Top reviews from the United States

Reviewed in the United States on January 18, 2024
Excellent. Informative and well written.
Reviewed in the United States on May 31, 2018
Joanna Russ was a science fiction writer who came to prominence in the field in the 1960s, when women in the field were beginning to increase in numbers, but the explosion of women in science fiction of the 1970s was still in the future. She was also one of science fiction's home-grown scholars and critics, doing the work academics and more conventionally "respectable" literary critics were not yet ready to do.

In How to Suppress Women's Writing, she once again takes on work respectable academics and literary critics weren't willing to do: take a long, hard look at how and why women writers and artists, as well as other minority group writers and artists, keep disappearing from the record.

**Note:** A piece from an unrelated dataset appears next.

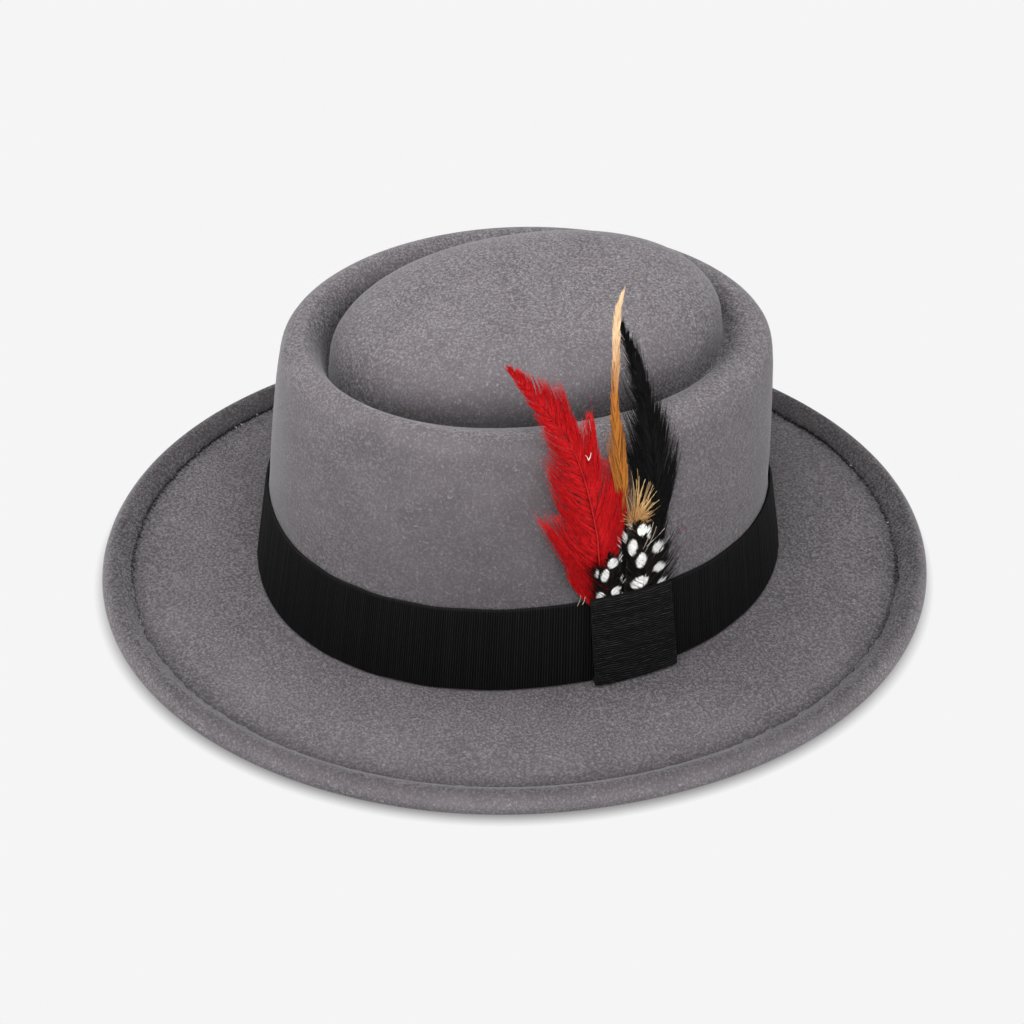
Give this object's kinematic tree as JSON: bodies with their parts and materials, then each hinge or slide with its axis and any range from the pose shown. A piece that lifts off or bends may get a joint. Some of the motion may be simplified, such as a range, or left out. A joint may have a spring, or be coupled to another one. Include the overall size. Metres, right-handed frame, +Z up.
{
  "type": "porkpie hat",
  "caption": "Felt porkpie hat with a ridged and domed crown, a wide brim with a rolled edge, a ribbon band with a flat tab and a feather plume.",
  "frame": {"origin": "middle of the bounding box on the plane the brim rests on", "axes": "+Z up through the crown, -Y toward the front of the hat, +X toward the wearer's left, where the tab and plume are"},
  "size_m": [0.3038, 0.332, 0.1721],
  "materials": {
    "felt": "matte wool felt, grey with fine pale fibres",
    "ribbon": "black ribbed grosgrain",
    "red_feather": "red dyed feather",
    "tan_feather": "tan feather",
    "black_feather": "black dyed feather",
    "tan_hair": "tan hair",
    "spotted_feather": "black feather with white spots"
  },
  "bodies": {
    "root": {"felt_body": "felt", "ribbon_band": "ribbon", "ribbon_tab": "ribbon", "feather_black": "black_feather", "feather_red": "red_feather", "feather_tan": "tan_feather", "hair_tuft": "tan_hair", "spotted_feather_right": "spotted_feather", "spotted_feather_left": "spotted_feather"}
  },
  "joints": []
}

Prominent in their own times, they quickly fade from view, leaving later generations to believe that only an exceptional few ever existed, or if they did exist, were inferior, forgettable talents. Emily Dickinson, for instance, is generally presented as springing from nothing, influenced by no predecessors or contemporaries, and influencing no women who came after her.

This is simply wrong. Emily Dickinson corresponded with other women writers, and other women writers and artists in every era had other women they knew, corresponded with, met, were aware of. They supported, influenced, competed with each other.

Often what they were doing appears thin, weak, or simply sui generis, because the literary tradition of which they are a part is invisible or forgotten. Or it's about women's experience, women's lives, women's perception of the world, which appear trivial and superficial in a literary tradition and a culture that centers white, male, heterosexual experiences and viewpoints.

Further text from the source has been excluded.